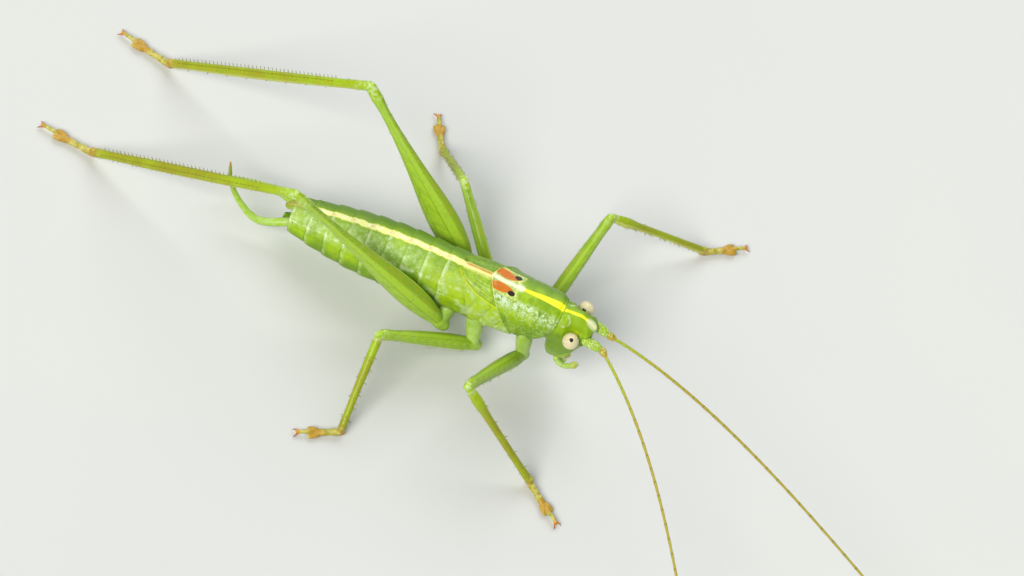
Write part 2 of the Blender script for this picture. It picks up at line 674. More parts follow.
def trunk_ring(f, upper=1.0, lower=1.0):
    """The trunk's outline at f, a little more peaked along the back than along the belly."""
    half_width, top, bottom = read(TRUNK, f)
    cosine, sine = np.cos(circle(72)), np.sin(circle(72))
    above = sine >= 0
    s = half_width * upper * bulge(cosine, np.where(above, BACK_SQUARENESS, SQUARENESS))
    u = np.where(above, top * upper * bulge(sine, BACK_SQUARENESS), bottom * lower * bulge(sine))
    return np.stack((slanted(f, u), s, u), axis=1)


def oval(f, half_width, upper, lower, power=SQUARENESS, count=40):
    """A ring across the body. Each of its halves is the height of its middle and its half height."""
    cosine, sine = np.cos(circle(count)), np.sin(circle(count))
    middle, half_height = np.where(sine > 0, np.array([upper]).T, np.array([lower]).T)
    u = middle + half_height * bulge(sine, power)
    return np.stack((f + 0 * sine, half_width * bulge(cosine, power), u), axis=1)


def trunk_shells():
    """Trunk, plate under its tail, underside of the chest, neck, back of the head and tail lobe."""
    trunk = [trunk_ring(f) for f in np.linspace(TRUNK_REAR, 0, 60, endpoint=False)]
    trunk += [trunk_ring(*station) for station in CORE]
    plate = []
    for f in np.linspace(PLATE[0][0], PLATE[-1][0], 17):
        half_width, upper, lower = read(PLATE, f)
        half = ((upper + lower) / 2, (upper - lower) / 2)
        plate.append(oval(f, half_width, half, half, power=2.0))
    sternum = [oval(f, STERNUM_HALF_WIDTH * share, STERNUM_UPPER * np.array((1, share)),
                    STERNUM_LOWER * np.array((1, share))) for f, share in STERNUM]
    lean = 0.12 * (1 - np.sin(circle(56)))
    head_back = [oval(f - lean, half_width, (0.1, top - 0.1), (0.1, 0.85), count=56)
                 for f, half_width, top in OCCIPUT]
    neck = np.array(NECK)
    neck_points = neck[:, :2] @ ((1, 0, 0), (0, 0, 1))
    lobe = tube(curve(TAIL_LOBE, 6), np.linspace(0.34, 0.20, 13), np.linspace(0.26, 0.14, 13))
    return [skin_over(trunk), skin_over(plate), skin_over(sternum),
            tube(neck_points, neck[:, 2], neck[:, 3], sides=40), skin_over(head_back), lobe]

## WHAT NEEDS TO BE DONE
In this exercise, copy only the lines from the opening line of the material through the line where "return np.stack((f +" appears.

## WRITTEN SOLUTION
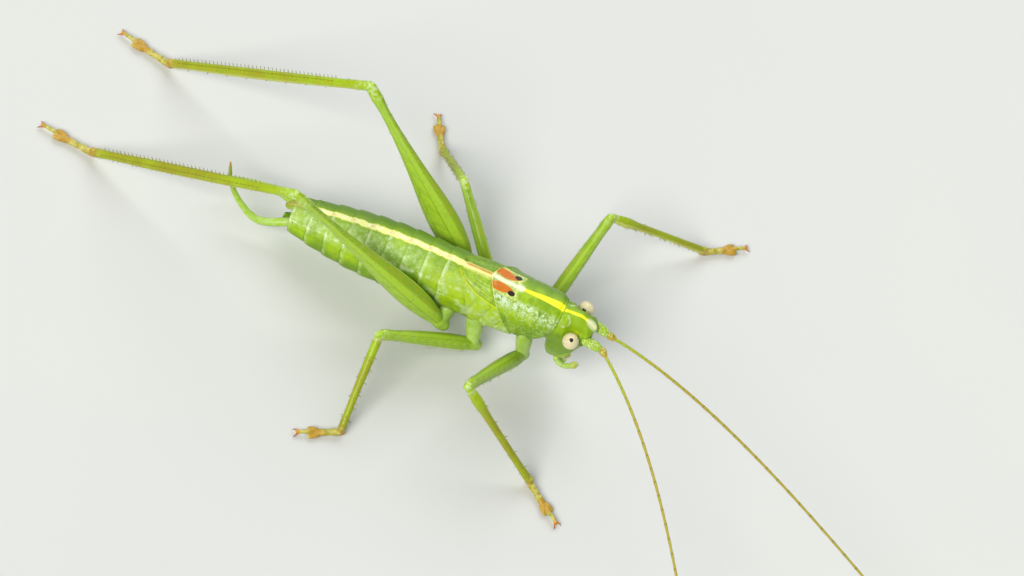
Write part 2 of the Blender script for this picture. It picks up at line 674. More parts follow.
def trunk_ring(f, upper=1.0, lower=1.0):
    """The trunk's outline at f, a little more peaked along the back than along the belly."""
    half_width, top, bottom = read(TRUNK, f)
    cosine, sine = np.cos(circle(72)), np.sin(circle(72))
    above = sine >= 0
    s = half_width * upper * bulge(cosine, np.where(above, BACK_SQUARENESS, SQUARENESS))
    u = np.where(above, top * upper * bulge(sine, BACK_SQUARENESS), bottom * lower * bulge(sine))
    return np.stack((slanted(f, u), s, u), axis=1)


def oval(f, half_width, upper, lower, power=SQUARENESS, count=40):
    """A ring across the body. Each of its halves is the height of its middle and its half height."""
    cosine, sine = np.cos(circle(count)), np.sin(circle(count))
    middle, half_height = np.where(sine > 0, np.array([upper]).T, np.array([lower]).T)
    u = middle + half_height * bulge(sine, power)
    return np.stack((f + 0 * sine, half_width * bulge(cosine, power), u), axis=1)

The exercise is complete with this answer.